Why Some Trips Feel Healing — and Others Leave You Feeling Exhausted

Ever get back from a trip and feel like you need a vacation from your vacation?
Guilty — and it took me years of traveling to understand why.

At some point, I realized I was lumping two very different experiences into one word. Vacations and adventures aren’t the same thing. Vacations, for me, are restorative. They slow me down and reset my nervous system. Adventures are the opposite in the best way — they’re the “I’ll probably never be here again, so let’s see and do everything” kind of trips. And while I rarely come home from a true vacation feeling exhausted, it’s not uncommon for me to return from adventure travel needing a few days to recover and process everything I experienced.

Early in my travel life, I didn’t know this distinction existed. I thought all trips were supposed to feel the same. Now, I plan differently. When I choose adventure travel, I build in recovery time before jumping back into real life — because I know what that kind of stimulation asks of my body and brain.
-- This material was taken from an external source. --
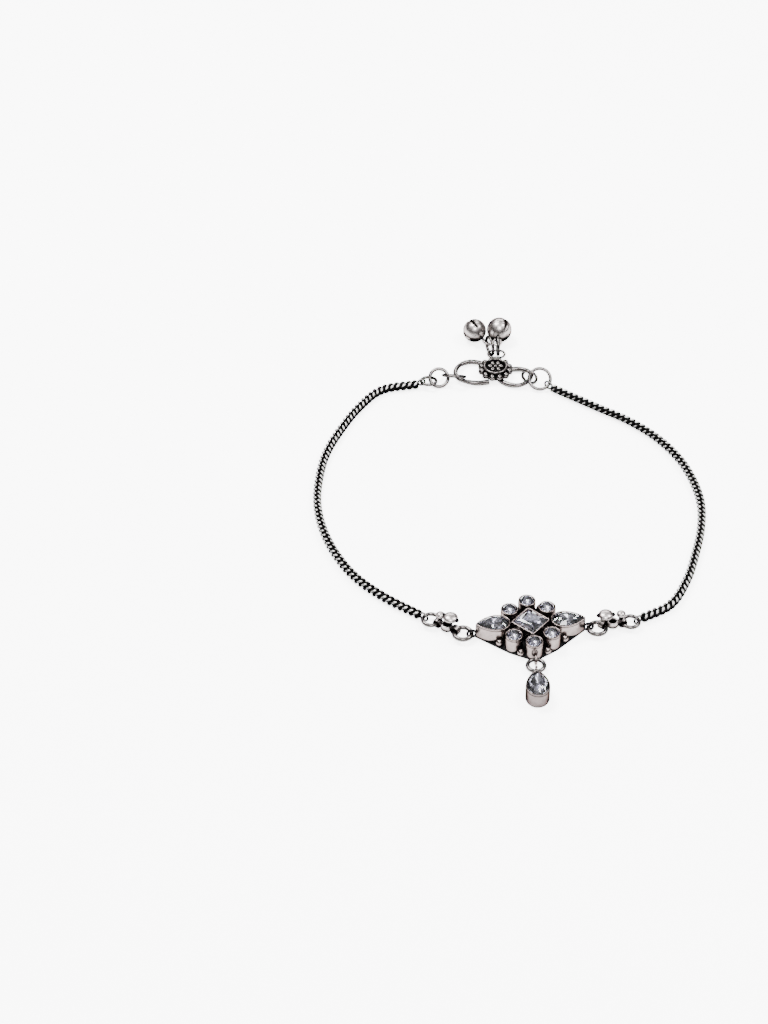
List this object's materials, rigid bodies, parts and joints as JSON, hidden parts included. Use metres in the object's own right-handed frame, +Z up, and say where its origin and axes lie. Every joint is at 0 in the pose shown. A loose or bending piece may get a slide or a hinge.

Many people who are newer to travel haven’t made this distinction yet — and it matters more than you might think. If you’ve ever come home feeling depleted, that doesn’t mean you failed to relax, chose the wrong destination, or needed a more luxurious trip. It means travel interacts with your nervous system, not just your calendar. The way you travel — and whether you’re planning a vacation or an adventure — plays a huge role in whether you return feeling restored and grounded, or happily overstimulated and in need of a few days to recalibrate.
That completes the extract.